Par son ambition et son échelle, le projet Convoi 77 est exceptionnel. Il existe des actions éducatives, mais plutôt à l’échelle d’un seul pays. Et elles ne font pas autant appel aux nouvelles technologies. De ce point de vue, il est clair que Convoi 77 est un projet pionnier. L’échelle transnationale, européenne, me paraît très pertinente, même si j’ai conscience qu’elle représente un immense défi logistique.

L’IHRA soutient certains projets et participe à la volonté de mutualiser les expériences, dont Convoi 77. La constitution de l’IHRA n’est pas exactement la même que celle des 35 pays concernés par Convoi 77, mais elle s’en rapproche et les recoupe largement. De manière générale, l’équilibre recherché est celui d’une logique de partenariats entre les initiatives individuelles, ou de la société civile et les institutions. Ces initiatives montrent justement que le sujet est toujours d’actualité dans une partie de la société civile.

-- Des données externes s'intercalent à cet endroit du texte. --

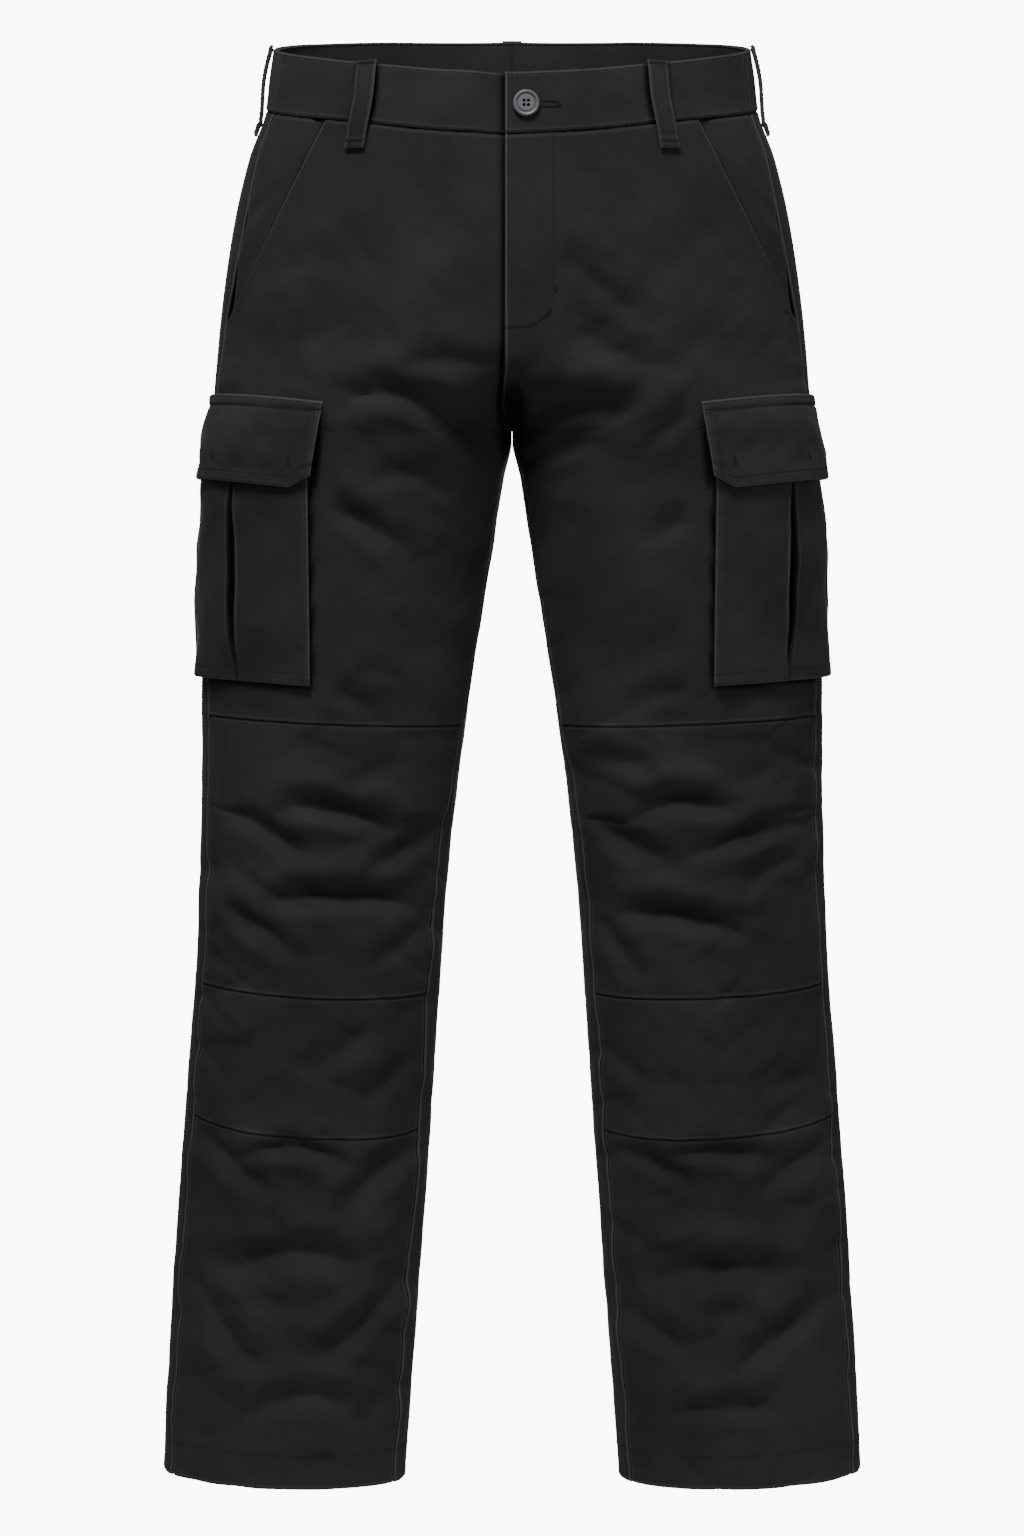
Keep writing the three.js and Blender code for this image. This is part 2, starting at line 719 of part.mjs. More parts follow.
// A closed geometry as a solid that can be cut
function solid(library, geometry) {
  geometry.deleteAttribute('normal');
  geometry.deleteAttribute('uv');
  const merged = mergeVertices(geometry);
  return new library.Manifold(new library.Mesh({
    numProp: 3,
    vertProperties: merged.attributes.position.array,
    triVerts: Uint32Array.from(merged.index.array),
  }));
}

// Four-hole button with a raised rim, lying on the left end of the band
async function button() {
  const library = await loadManifold();
  library.setup();
  const { radius, height, rim, dish } = BUTTON;
  const inside = radius - rim;
  const hollow = new THREE.CylinderGeometry(inside, inside - BUTTON.taper, height, BUTTON.segments);
  const disc = new THREE.CylinderGeometry(radius - BUTTON.taper, radius, height, BUTTON.segments);
  let body = solid(library, disc).subtract(solid(library, hollow.translate(0, height - dish, 0)));
  for (let quarter = 0; quarter < 4; quarter += 1) {
    const turn = Math.PI * (0.25 + 0.5 * quarter);
    const hole = new THREE.CylinderGeometry(BUTTON.hole, BUTTON.hole, 3 * height, BUTTON.drillSegments);
    hole.translate(BUTTON.holes * Math.cos(turn), 0, BUTTON.holes * Math.sin(turn));
    body = body.subtract(solid(library, hole));
  }
  const mesh = body.getMesh();
  const geometry = new THREE.BufferGeometry();
  geometry.setAttribute('position', new THREE.Float32BufferAttribute(mesh.vertProperties, mesh.numProp));
  geometry.setIndex(Array.from(mesh.triVerts));
  const angle = angleAt(BUTTON.x, BUTTON.z, 'front');
  const normal = baseNormal(angle, BUTTON.z);
  const lift = BAND_PROUD + BUTTON.lay + height / 2;
  const seat = basePoint(angle, BUTTON.z).addScaledVector(normal, lift);
  geometry.applyQuaternion(new THREE.Quaternion().setFromUnitVectors(new THREE.Vector3(0, 1, 0), normal));
  geometry.translate(seat.x, seat.y, seat.z);
  geometry.computeVertexNormals();
  return geometry;
}

const TWILL = { color: 0x232326, roughness: 0.92, metalness: 0 };
const PLASTIC = { color: 0x48494c, roughness: 0.45, metalness: 0 };
const pants = new THREE.Group();
pants.name = 'cargo_pants';

function add(name, geometry, look = TWILL) {
  const mesh = new THREE.Mesh(geometry, new THREE.MeshStandardMaterial(look));
  mesh.name = name;
  pants.add(mesh);
}

const SIDES = { left: 1, right: -1 };
for (const [word, side] of Object.entries(SIDES)) {
  add(`waistband_${word}`, bandFront(side));
  add(`front_thigh_${word}`, frontThigh(side));
  add(`knee_panel_${word}`, legPanel(kneeRows, cloth)(side));
  add(`shin_band_${word}`, legPanel(shinRows, cloth)(side));
  add(`lower_front_${word}`, legPanel(lowerRows, hemWall)(side));
  add(`back_leg_upper_${word}`, backLeg(thighRows)(side));
  add(`back_leg_lower_${word}`, backLeg(backLowerRows)(side));
  add(`hip_facing_${word}`, hipFacing(side));
  add(`cargo_gusset_${word}`, cargoGusset(side));
  add(`cargo_pocket_${word}`, cargoPocket(side));
  add(`cargo_flap_${word}`, cargoFlap(side));
  add(`loop_front_${word}`, beltLoop(LOOP_FRONT_ANGLE, side));
  add(`loop_side_${word}`, beltLoop(LOOP_SIDE_ANGLE, side));
}
add('waistband_back', bandBack());
add('loop_back', beltLoop(LOOP_BACK_ANGLE, 1));
add('button', await button(), PLASTIC);

export default pants;
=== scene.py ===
import math

import bmesh
import bpy
import numpy as np
from mathutils import Matrix, Vector


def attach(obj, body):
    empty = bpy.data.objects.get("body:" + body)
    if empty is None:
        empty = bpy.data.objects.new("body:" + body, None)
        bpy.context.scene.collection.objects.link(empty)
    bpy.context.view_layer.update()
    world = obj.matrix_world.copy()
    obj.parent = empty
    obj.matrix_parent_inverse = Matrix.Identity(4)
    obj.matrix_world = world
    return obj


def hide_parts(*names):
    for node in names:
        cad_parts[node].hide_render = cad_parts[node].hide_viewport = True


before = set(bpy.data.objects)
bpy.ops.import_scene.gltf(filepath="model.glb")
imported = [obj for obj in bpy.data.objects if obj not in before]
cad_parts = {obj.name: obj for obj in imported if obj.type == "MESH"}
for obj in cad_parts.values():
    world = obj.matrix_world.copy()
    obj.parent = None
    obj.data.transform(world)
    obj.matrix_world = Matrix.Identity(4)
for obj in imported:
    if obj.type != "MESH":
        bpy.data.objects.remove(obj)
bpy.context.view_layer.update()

bl_info = {
    "name": "Cargo Pants",
    "version": (1, 0, 0),
    "blender": (4, 5, 0),
    "location": "View3D > Sidebar > Pants",
    "description": "Builds filled-out twill cargo pants, piece by piece, as a maker cuts and sews them",
    "category": "Add Mesh",
}

# Shapes are worked out in millimetres and placed in metres
MM = 0.001

# Camera, and the three lights: place, aim, size and power
LENS, SENSOR, EYE, PITCH = 73.57, 36, (0, -2.35, -0.3705), math.radians(90 - 3.4)
LIGHTS = (
    ("key_light", (-0.4, -1.6, 2.1), (0, 0, -0.5), 0.8, 135),
    ("fill_light", (1.6, -2.2, -0.2), (0, 0, -0.6), 1.6, 20),
    ("back_light", (0.4, 2.2, 1.6), (0, 0, -0.4), 1.4, 10),
)
FLOOR_HALF, FLOOR_LEVEL = 0.7, -1.32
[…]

Quelles sont les ressources proposées par l’IHRA ?

Le site de l’IHRA propose une variété de documents – dont la définition de l’antisémitisme – mais aussi des outils éducatifs pour les enseignants et notamment des réponses concrètes à des situations qu’ils pourraient rencontrer comme des attitudes de contestation de la mémoire de la Shoah.

L’enseignement de cette histoire n’est pas toujours facile. S’y mêlent parfois des questions d’actualité brûlantes ou des confusions – parfois délibérées, malheureusement – entre l’histoire de la Shoah et le conflit israélo-palestinien. La question de l’instrumentalisation de la mémoire peut resurgir à tout moment, c’est pour cela qu’il est important de mener des projets qui permettent d’étudier l’histoire et de bien distinguer les choses.

* : Enquête en ligne réalisée par CNN auprès de 7 092 adultes, de 7 pays différents, dont 1 010 Français, du 7 au 20 septembre 2018.
https://edition.cnn.com/interactive/2018/11/europe/antisemitism-poll-2018-intl/

** : Enquête Ipsos réalisée auprès d’un échantillon représentatif de 1 014 personnes interrogées du 12 au 13 décembre 2018.